The challenge remains that the energy business and utility type projects are a long sales cycle and highly complex, both technically and commercially. Internally, we can feel the momentum and the commercial success is palpable in our daily activity and the amount of opportunities ahead. The challenge is to effectively convert this into cashflow to our shareholders and balance short-term cashflow requirements with long-term value added activities. *I believe we have ample opportunities both short and long-term and I am confident this will be evident to the market over the next six months.*

The pipeline now includes both *new opportunities and also follow-on opportunities with our existing customer base. * The Tees Valley 1 flagship facility, which will produce 50MW, is nearing completion in Northern England and already the second facility is under late stage development and has recently signed its power purchase agreement, as well as achieved its planning permission. These are both very significant milestones that indicate another large sale in the short-term. As well, a company that has already constructed two facilities in India, has an additional two facilities in India that are expecting regulatory approval before year-end and an aggressive build-out thereafter. The repeat business of our key customers shows sustainability in our business plan; they did not just build a single facility but our customers are executing upon a business plan using the Westinghouse Plasma Technology.
*
The stock market is often a lagging indicator,* especially for technology companies with long lead time sales. *We appreciate our investors' patience and believe it will be rewarded as we transition our industry leading market position into tangible news and cashflow in the short-term. *Closing transactions internationally can sometimes take longer than anticipated but t*he commercial momentum we are building is obvious.*

*Our commercial momentum continues to build and I am optimistic we will be able to translate this into significant shareholder value in both the short and long-term. *Stay tuned. """"

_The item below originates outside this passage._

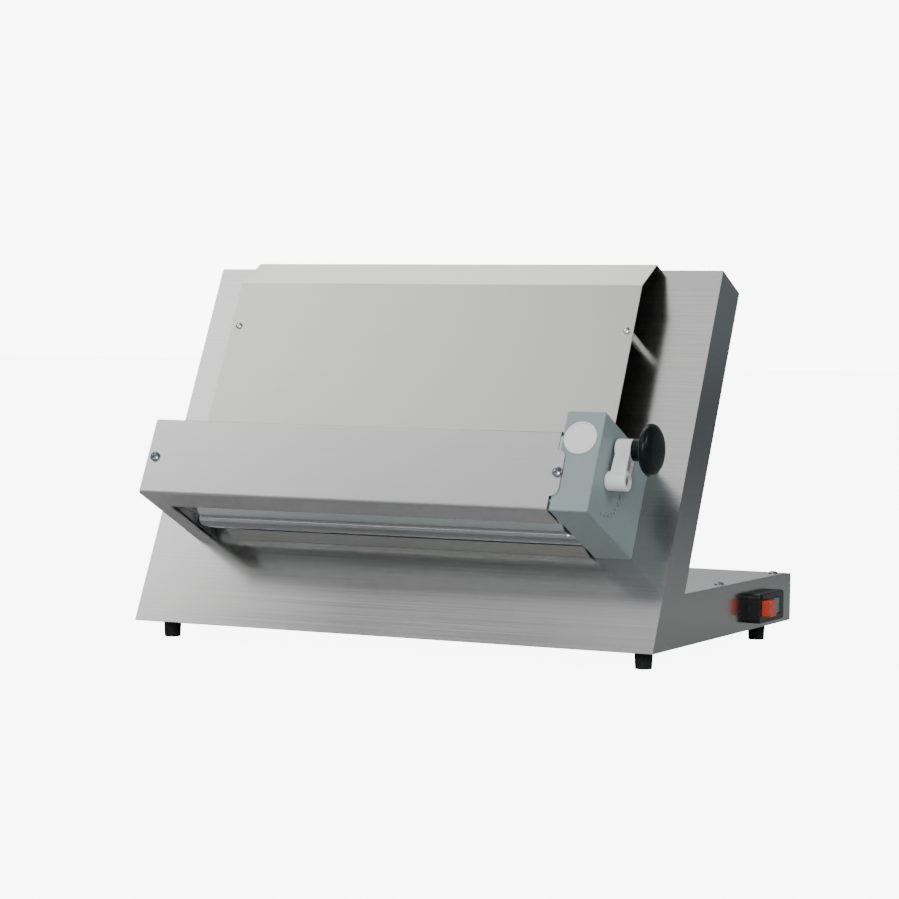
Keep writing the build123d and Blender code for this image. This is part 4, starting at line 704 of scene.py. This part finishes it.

Maybe I am delusional after having owned this for years, but this is NOT a penny stock despite the price. Penny stocks just dont have the combination of world class technology, a world class CEO, two of the richest men in the world plugging their technology with large investments (Abramovich and Schvidler), and an idea that can literally remove one of the worlds largest problems (garbage) while creating energy. I dont think it will be long before the value of this company and its technology will be realized. Keep this one on your radar


----------



## mike06 (Aug 4, 2011)

Big move recently on strong volumes, up 36% in the last 5 days alone. Probably a combination of a few things
1) positive comments made in the ER regarding short term share price as well as long term outlook
2) people trying to get in before the _expected_ mid-september announcement of an order from Air Products for Tees Valley 2
3) insiders continue to buy
4) volumes started going up even before earnings right after Robert Mcwhirter mentioned the company on August 2nd with a buy rating and stating that he had a position. this is the first time since 2009 that alter nrg had even been mentioned on BNN market call. perhaps the boys over at Selective Asset Management are in accumulation mode and are propping up the price in the near term


----------



## mike06 (Aug 4, 2011)

we now have a clean double since earnings and momentum continues to be strong on higher than average volume. looking for an announcement any day now regarding an air products order or one of the 'several pleasant surprises' promised by mr. howard


----------



## mike06 (Aug 4, 2011)

Top Pick today on BNN by Robert McWhirter. $1.30 PT.


----------